WHAT IS REQUIRED ->
The entries below are to be written out again without alteration.

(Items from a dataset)
[Begin]

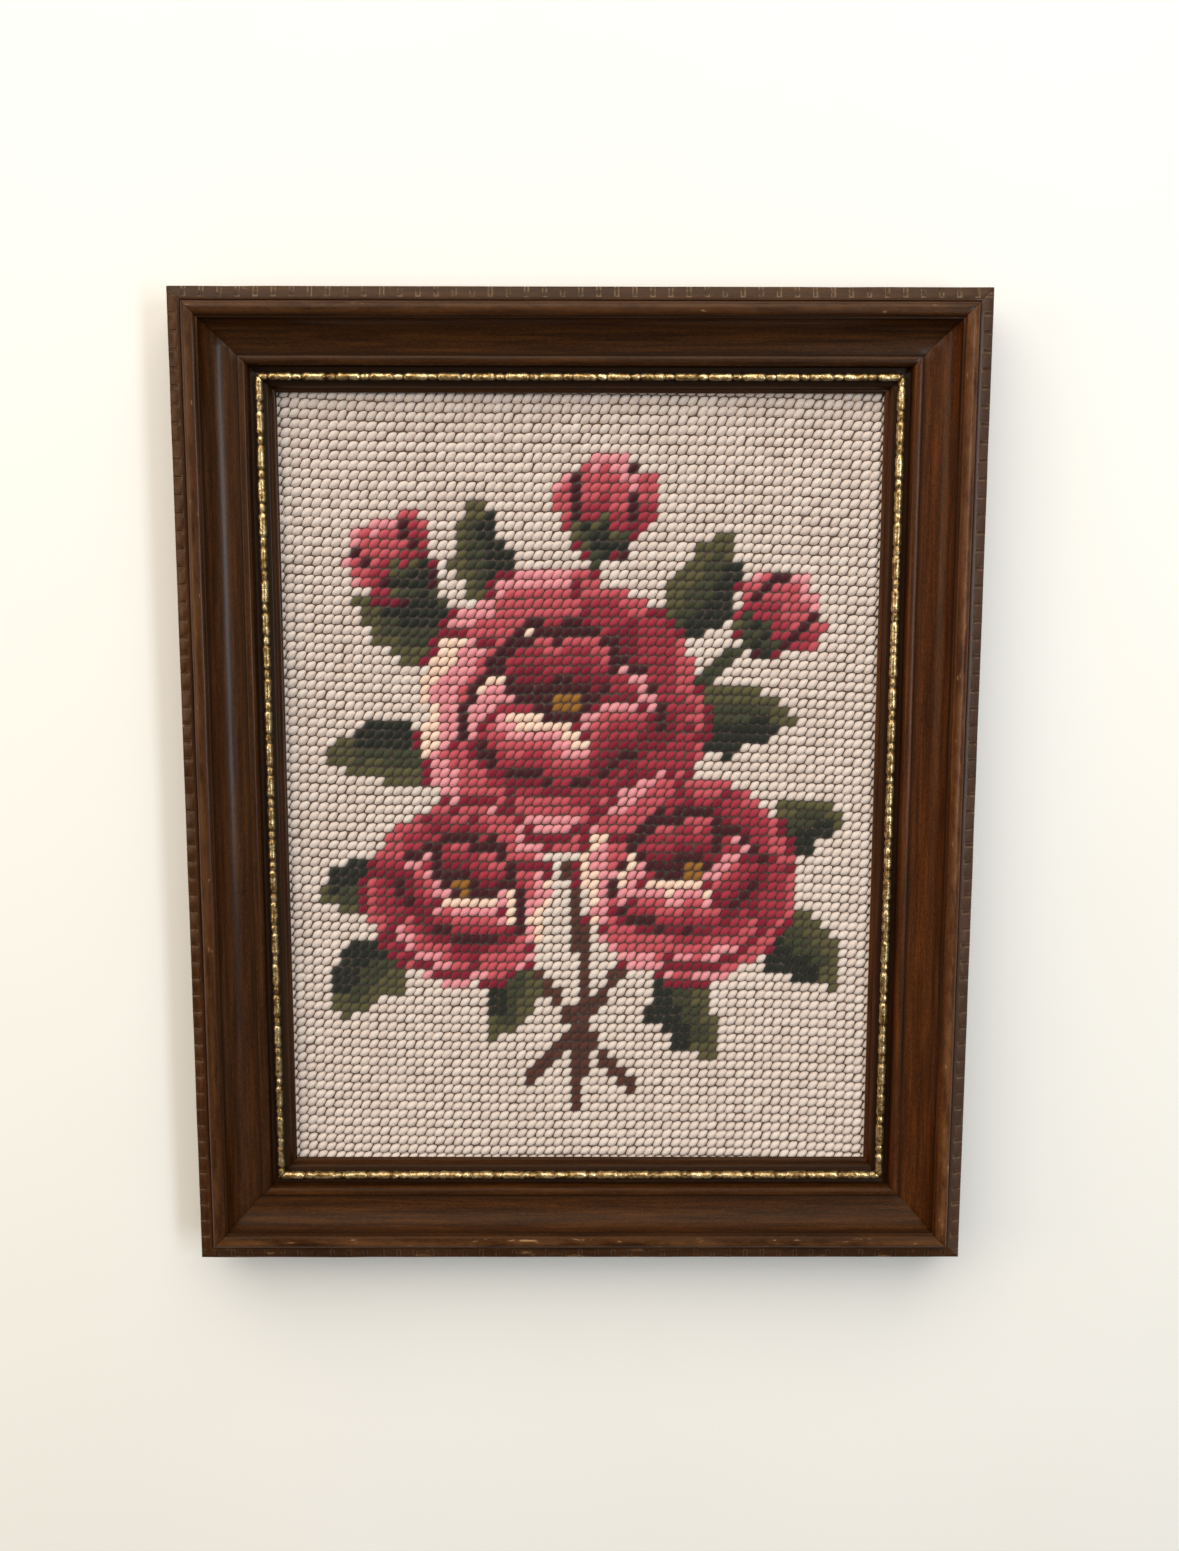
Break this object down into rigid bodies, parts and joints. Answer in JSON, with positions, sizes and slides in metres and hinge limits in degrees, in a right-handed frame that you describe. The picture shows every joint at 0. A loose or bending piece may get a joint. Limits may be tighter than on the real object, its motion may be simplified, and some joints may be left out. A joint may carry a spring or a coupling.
{
  "type": "needlepoint picture in a wooden frame",
  "caption": "Wool needlepoint flower picture stretched in a mitred, moulded wooden frame with a notched outer edge and a gilt bead-and-reel inner strip.",
  "frame": {"origin": "on the surface that the back lies on, under the middle of the frame", "axes": "+Z out of the picture's face, +Y towards its top edge, +X towards its right edge"},
  "size_m": [0.209, 0.259, 0.0214],
  "materials": {
    "stained_wood": "dark walnut stain under a worn satin varnish",
    "gilt": "bright gilt, lumpy by hand",
    "wool": "wool tent stitch on cotton canvas, matt",
    "hardboard": "bare brown hardboard"
  },
  "bodies": {
    "root": {"rail_bottom": "stained_wood", "rail_right": "stained_wood", "rail_top": "stained_wood", "rail_left": "stained_wood", "gilt_strip_bottom": "gilt", "gilt_strip_right": "gilt", "gilt_strip_top": "gilt", "gilt_strip_left": "gilt", "needlepoint_cloth": "wool", "backing_board": "hardboard"}
  },
  "joints": []
}
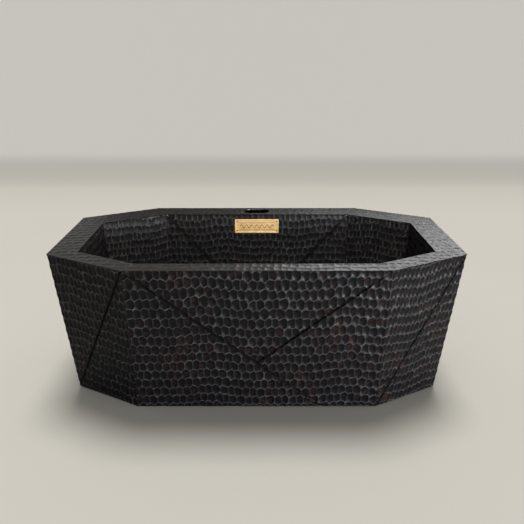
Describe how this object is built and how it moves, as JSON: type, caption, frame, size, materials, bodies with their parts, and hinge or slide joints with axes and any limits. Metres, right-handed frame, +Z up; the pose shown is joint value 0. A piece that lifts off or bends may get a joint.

[End]

EXPECTED ANSWER ->
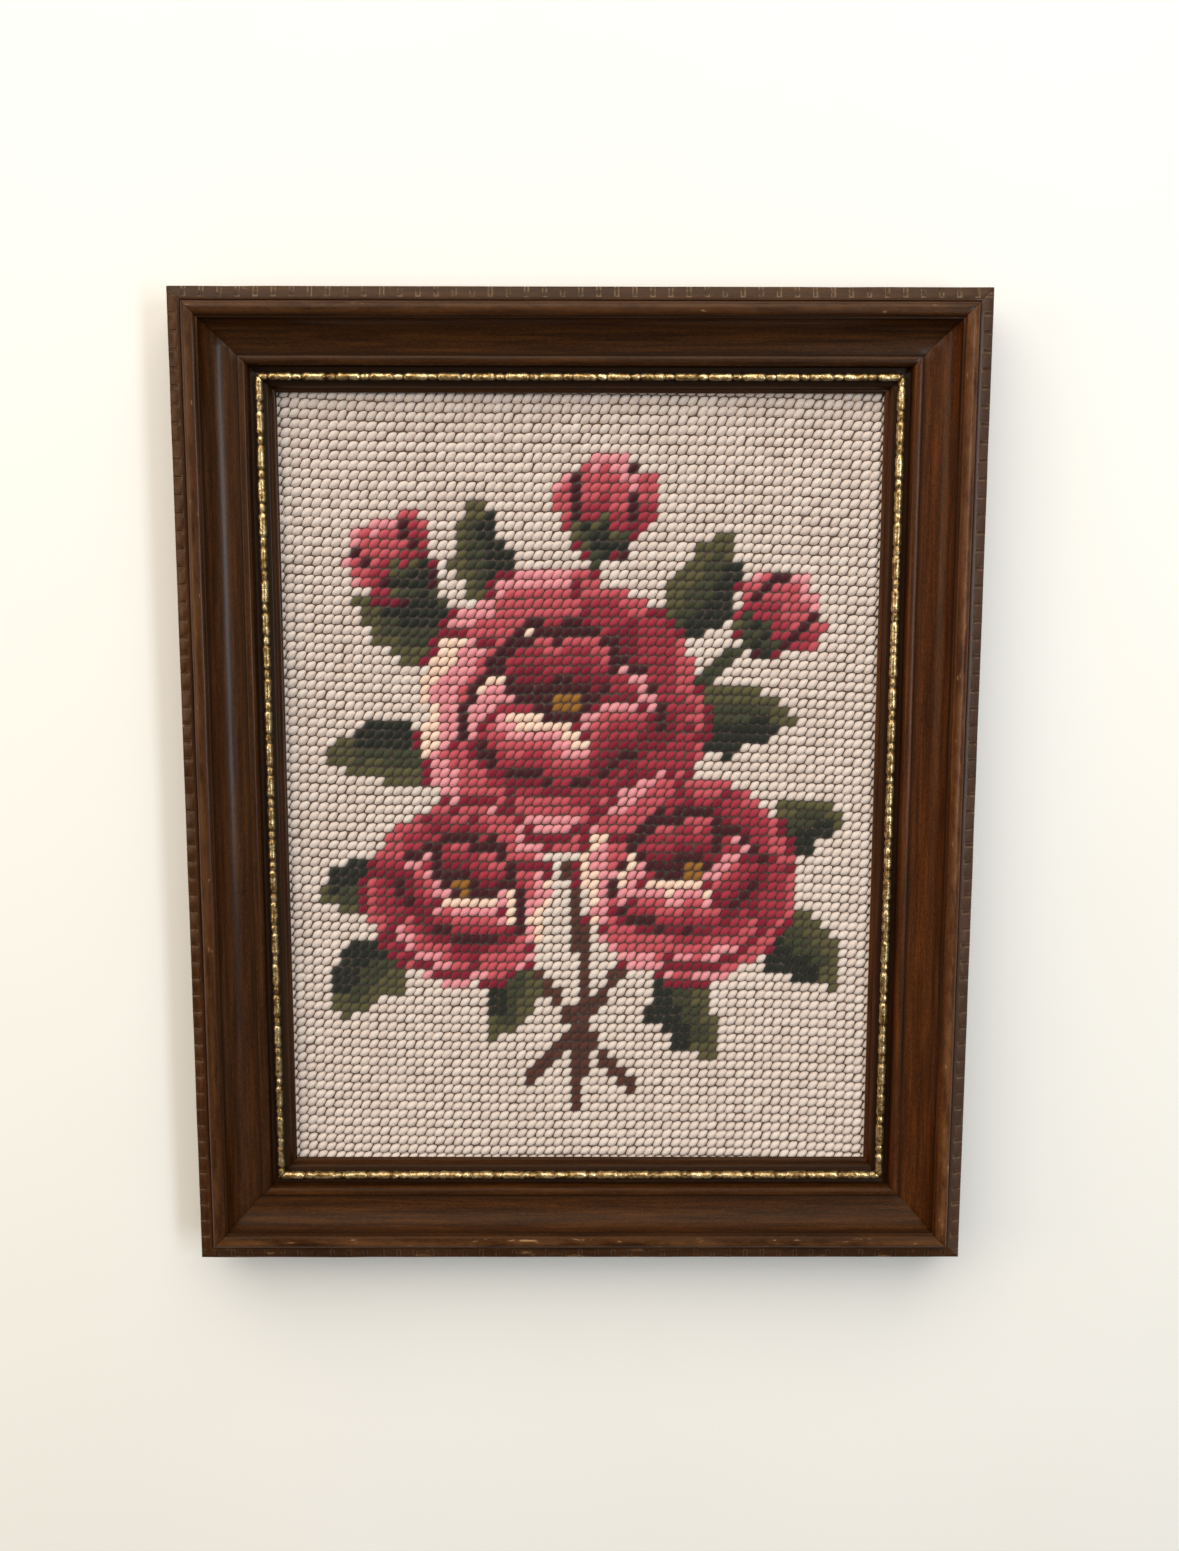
Break this object down into rigid bodies, parts and joints. Answer in JSON, with positions, sizes and slides in metres and hinge limits in degrees, in a right-handed frame that you describe. The picture shows every joint at 0. A loose or bending piece may get a joint. Limits may be tighter than on the real object, its motion may be simplified, and some joints may be left out. A joint may carry a spring or a coupling.
{
  "type": "needlepoint picture in a wooden frame",
  "caption": "Wool needlepoint flower picture stretched in a mitred, moulded wooden frame with a notched outer edge and a gilt bead-and-reel inner strip.",
  "frame": {"origin": "on the surface that the back lies on, under the middle of the frame", "axes": "+Z out of the picture's face, +Y towards its top edge, +X towards its right edge"},
  "size_m": [0.209, 0.259, 0.0214],
  "materials": {
    "stained_wood": "dark walnut stain under a worn satin varnish",
    "gilt": "bright gilt, lumpy by hand",
    "wool": "wool tent stitch on cotton canvas, matt",
    "hardboard": "bare brown hardboard"
  },
  "bodies": {
    "root": {"rail_bottom": "stained_wood", "rail_right": "stained_wood", "rail_top": "stained_wood", "rail_left": "stained_wood", "gilt_strip_bottom": "gilt", "gilt_strip_right": "gilt", "gilt_strip_top": "gilt", "gilt_strip_left": "gilt", "needlepoint_cloth": "wool", "backing_board": "hardboard"}
  },
  "joints": []
}
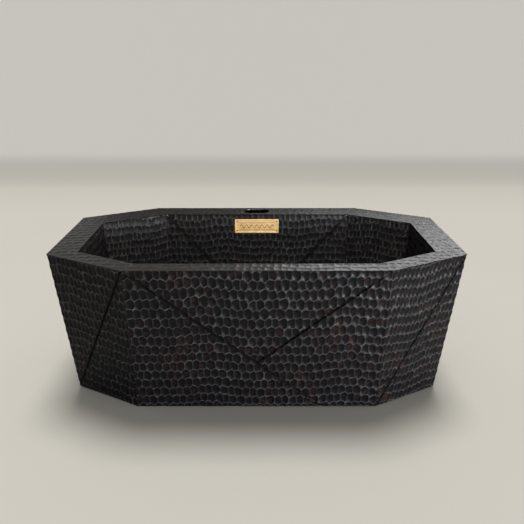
Describe how this object is built and how it moves, as JSON: type, caption, frame, size, materials, bodies with their parts, and hinge or slide joints with axes and any limits. Metres, right-handed frame, +Z up; the pose shown is joint value 0. A piece that lifts off or bends may get a joint.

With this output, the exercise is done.